Most experts would call those patients' cases ethical lapses, but personal ethics can be even harder to define than obscenity — which U.S. Supreme Court Justice Potter Stewart once famously said was difficult to spell out, but, "I know it when I see it." With ethical questions, two different observers can sometimes see two different things.
For example, while some people might put President Clinton's dalliances in office at the height of unethical behavior, another person could see it as virtually nothing.
"It depends upon your personal frame of reference," Ford said. "Personally, I don't care about what a person does in their closed office, as long as it doesn't affect other people."
People find it easier to cheat what is perceived as a large, faceless entity like a corporation or the government than to cheat a friend or acquaintance, experts say. But even there, perception can make a difference. Take the example of the person who fails to point out when a clerk gives too much change.
"Do they realize that it's generally not the store they're taking from, but the salesperson who has to reconcile their accounts at the end of the day?" Ford asks.
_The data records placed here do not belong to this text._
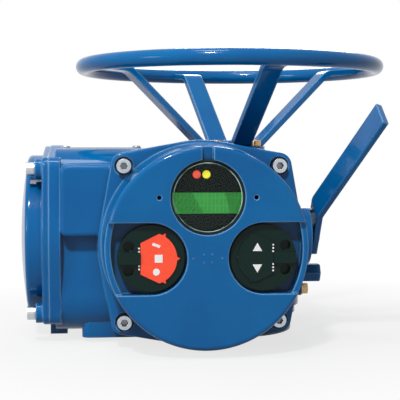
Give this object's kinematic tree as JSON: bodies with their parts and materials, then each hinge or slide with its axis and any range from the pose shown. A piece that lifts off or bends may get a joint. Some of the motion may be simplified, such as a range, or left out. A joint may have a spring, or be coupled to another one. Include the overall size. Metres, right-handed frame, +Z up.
{
  "type": "motorized valve actuator",
  "caption": "Electric multi-turn valve actuator with welded handwheel, window and selector knobs on a round front cover, declutch lever and flanged base.",
  "frame": {"origin": "centre of the valve flange's face, on the drive axis", "axes": "+Z up the drive axis to the handwheel, -Y out of the control cover, -X out of the terminal cover, +X towards the declutch lever"},
  "size_m": [0.3585, 0.333, 0.2685],
  "materials": {
    "blue_paint": "gloss enamel",
    "wheel_paint": "gloss enamel",
    "zinc_screws": "bright zinc",
    "bearing_steel": "ground and polished",
    "machined_steel": "machined, oiled",
    "laminated_steel": "stacked laminations",
    "copper_wire": "varnished copper",
    "bronze": "machined bronze",
    "black_rubber": "matte",
    "window_glass": "polished",
    "black_bezel": "satin black",
    "green_display": "backlit green",
    "red_lamp": "clear red",
    "yellow_lamp": "clear yellow",
    "green_board": "solder mask",
    "brass_pillars": "turned",
    "grey_plastic": "moulded",
    "gear_plastic": "moulded acetal",
    "black_knob": "satin black",
    "red_plate": "printed label",
    "black_plate": "printed label",
    "stainless": "brushed",
    "plated_plug": "nickel plated"
  },
  "bodies": {
    "housing": {"gear_housing": "blue_paint", "thrust_base": "blue_paint", "thrust_base_screws": "zinc_screws", "thrust_bearing": "bearing_steel", "worm_bearings": "bearing_steel", "motor_stator": "laminated_steel", "motor_windings": "copper_wire", "motor_cover": "blue_paint", "motor_cover_screws": "zinc_screws", "case_lid": "blue_paint", "case_lid_screws": "zinc_screws", "hub_bush": "bronze", "hub_seal": "black_rubber", "lever_stop_pin": "zinc_screws", "control_cover": "blue_paint", "control_cover_screws": "zinc_screws", "window_glass": "window_glass", "window_gasket": "black_rubber", "display_bezel": "black_bezel", "lcd_module": "green_display", "lamp_red": "red_lamp", "lamp_yellow": "yellow_lamp", "circuit_boards": "green_board", "board_pillars": "brass_pillars", "encoder_body": "grey_plastic", "terminal_cover": "blue_paint", "terminal_cover_screws": "zinc_screws", "terminal_cover_seal": "black_rubber", "terminal_block": "grey_plastic", "terminal_screws": "zinc_screws", "conduit_plug": "plated_plug", "oil_plug": "blue_paint", "earth_screw": "zinc_screws", "rating_plate": "stainless", "rating_plate_screws": "zinc_screws"},
    "output_gear": {"worm_gear": "bronze"},
    "output_sleeve": {"drive_sleeve": "machined_steel", "stem_nut": "bronze", "spring_retainer": "machined_steel", "clutch_spring": "machined_steel"},
    "clutch": {"clutch_ring": "machined_steel"},
    "motor_shaft": {"worm_shaft": "machined_steel", "motor_rotor": "laminated_steel"},
    "encoder_wheel": {"encoder_gear": "gear_plastic"},
    "handwheel": {"handwheel_hub": "wheel_paint", "handwheel_rim": "wheel_paint", "handwheel_spokes": "wheel_paint", "hub_screws": "zinc_screws", "stem_cap": "wheel_paint"},
    "declutch": {"declutch_shaft": "machined_steel", "declutch_yoke": "machined_steel", "declutch_roller": "machined_steel", "declutch_lever": "blue_paint", "lever_screw": "zinc_screws"},
    "mode_selector": {"mode_knob": "black_knob", "mode_knob_plate": "red_plate", "mode_knob_shaft": "stainless"},
    "command_selector": {"command_knob": "black_knob", "command_knob_plate": "black_plate", "command_knob_shaft": "stainless"}
  },
  "joints": [
    {"name": "gear_spin", "type": "hinge", "parent": "housing", "child": "output_gear", "pos_m": [0, 0, 0.062], "axis": [0, 0, 1], "continuous": true},
    {"name": "sleeve_spin", "type": "hinge", "parent": "housing", "child": "output_sleeve", "pos_m": [0, 0, 0.062], "axis": [0, 0, 1], "continuous": true},
    {"name": "clutch_lift", "type": "slide", "parent": "output_sleeve", "child": "clutch", "axis": [0, 0, 1], "range_m": [0, 0.00692], "deforming": ["clutch_spring"]},
    {"name": "worm_spin", "type": "hinge", "parent": "housing", "child": "motor_shaft", "pos_m": [-0.059, 0, 0.062], "axis": [0, 1, 0], "continuous": true},
    {"name": "encoder_spin", "type": "hinge", "parent": "housing", "child": "encoder_wheel", "pos_m": [-0.059, -0.085, 0.089], "axis": [0, 1, 0], "continuous": true},
    {"name": "handwheel_spin", "type": "hinge", "parent": "housing", "child": "handwheel", "pos_m": [0, 0, 0.15], "axis": [0, 0, 1], "continuous": true},
    {"name": "declutch_turn", "type": "hinge", "parent": "housing", "child": "declutch", "pos_m": [0.05, -0.05, 0.097], "axis": [1, 0, 0], "range_deg": [0, 35]},
    {"name": "mode_turn", "type": "hinge", "parent": "housing", "child": "mode_selector", "pos_m": [-0.08675, -0.15, 0.087], "axis": [0, -1, 0], "range_deg": [-60, 60]},
    {"name": "command_turn", "type": "hinge", "parent": "housing", "child": "command_selector", "pos_m": [0.01075, -0.15, 0.087], "axis": [0, -1, 0], "range_deg": [-60, 60], "stiffness_Nm_per_rad": 0.1}
  ],
  "couplings": [
    {"joint": "sleeve_spin", "follows": "gear_spin", "ratio": 1},
    {"joint": "worm_spin", "follows": "gear_spin", "ratio": 36},
    {"joint": "encoder_spin", "follows": "gear_spin", "ratio": -18},
    {"joint": "clutch_lift", "follows": "declutch_turn", "m_per_rad": 0.011322}
  ]
}
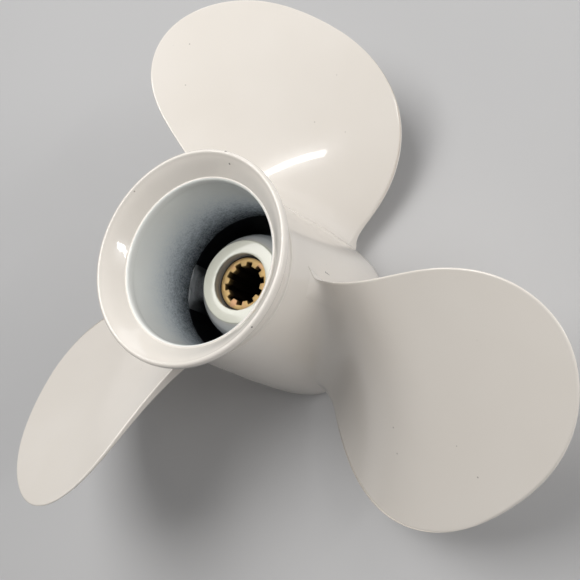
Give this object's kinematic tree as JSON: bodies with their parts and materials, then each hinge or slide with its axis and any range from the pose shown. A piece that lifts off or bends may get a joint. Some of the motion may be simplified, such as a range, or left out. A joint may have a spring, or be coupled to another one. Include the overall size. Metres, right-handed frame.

People also find their behavior easier to justify as parts of groups, experts say. Slobodan Milosevic, the deposed Yugoslavian leader on trial for war crimes, last week argued accusations against him were "lies" and that some perceived transgressions may have been simply "an expression of the will of the [Serbian] people."
Likewise, Nazi concentration camp commanders notoriously defended their actions as simply following orders. Lynch mobs in the reconstruction-era South committed atrocities against blacks they might not have been capable of as individuals.
Businesspeople might be willing to break with their personal ethical code on behalf of their companies. Sometimes people can act unethically by seeing only a pair of mutual favors, with both sides benefiting, and forgetting about a third party who might get hurt in the process.
So is dishonesty unethical? Not always, some argue.
"There may be some situations where it is ethical to be dishonest," says Len Saxe, a social psychologist and research professor at Brandeis University's Heller Graduate School for Social Policy and Management. "The line between dishonesty and honesty is nowhere as clear as we think it is."
Most people would argue it would be ethical for a Jew to have lied about his religious identity to the Nazis to save his life, Saxe said. He added a day-to-day example: "It doesn't have to be Valentine's Day for a husband to tell his wife that he likes the way she looks or likes her cooking, even if he doesn't."
So how do you know when you are acting for the greater good, and when you are simply prone to making excuses to reconcile your self-image after serious ethical lapses?
Wildes says trusted friends and family might be sought out to offer an outside view and constructive criticism on behavior.
Debra Satz, an associate professor of philosophy at Stanford University who studies personal ethics, said people also might gain ethical perspective from groups beyond their normal social circle.
"In the teaching of ethics … we get students involved in communities where they have to listen to different perspectives and negotiate from different points of view," Satz says.
Cunningham says it might help to think about the frequency of one's excuses. On honesty tests he has studied, the most dishonest people tended to be evident, he said: "The more 'yes, buts,' they would offer, the more likely they would be prone to doing the wrong thing."
Ask yourself whether honesty is a trait you value above others or whether you'd be willing to sacrifice it to get ahead, and how much you see honesty as a virtue in others, Cunningham adds. In the example of getting too much change, he said, people who value honesty more highly "probably do recall instances where they were given too much money back and did something about it, whereas the dishonest people will see giving the money back as being a chump."